Reprenant les arguments de l’intimé, la Cour d’appel de Paris rappelle que :

  • le contrat de licence de mars 2011 ne fournissait aucune information sur ce module, si ce n’est son nom ; de sorte qu’il était impossible pour le client de savoir que ce module était spécialement développé par le prestataire et grevé par ses droits de propriété intellectuelle ;
  • le paiement des factures était insuffisant pour permettre de présumer que le client avait donné son accord sur le développement de ce module ;
  • le compte rendu de la réunion de mai 2011 ne permettait ni de révéler que ce module était développé par le prestataire, ni que le client avait donné son accord pour la mise en œuvre de ce module.

La Cour d’appel relève en outre que, contrairement à ce qu’indiquait le prestataire, le procès-verbal de recette comprenait, dans la partie « processus interface », une mention manuscrite « en attente de modifications suites dernier test ». Mais surtout, ce procès-verbal de recette ne précisait pas que l’interface allait être assurée par ce module, ce qui, selon la Cour, lui retirait toute force probante quant à la conformité du processus par rapport aux demandes du Client.

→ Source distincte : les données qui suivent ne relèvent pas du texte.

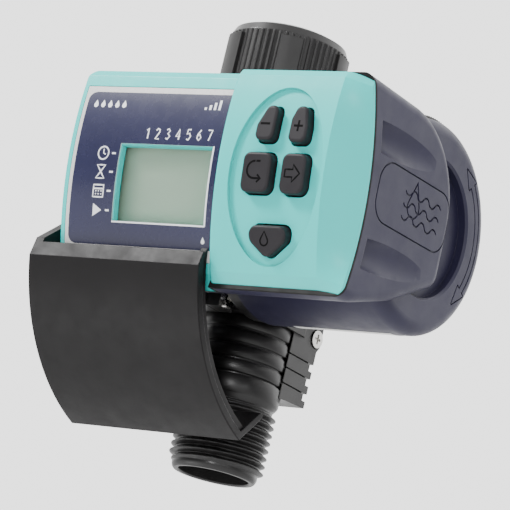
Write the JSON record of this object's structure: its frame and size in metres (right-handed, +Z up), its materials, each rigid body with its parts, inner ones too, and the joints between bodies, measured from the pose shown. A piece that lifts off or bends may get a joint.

Autrement dit, si le client n’est pas éclairé sur ce qu’il est en train de recetter, ou s’il existe une ambigüité sur la teneur des éléments recettés, le prestataire ne peut s’en prévaloir pour affirmer que la conformité des livraisons a été actée par le client.

En conséquence, la Cour d’appel estime que le prestataire a manqué à son obligation de conseil et d’information et qu’il n’a pas respecté les besoins exprimés par le client, de sorte qu’il doit être tenu responsable des conséquences dommageables générées par le module installé.

La Cour fait ainsi droit aux demandes du client et, en raison du caractère indivisible du contrat, indique qu’il y’a lieu de prononcer la résolution de celui-ci et d’ordonner la restitution de l’ensemble des sommes payées.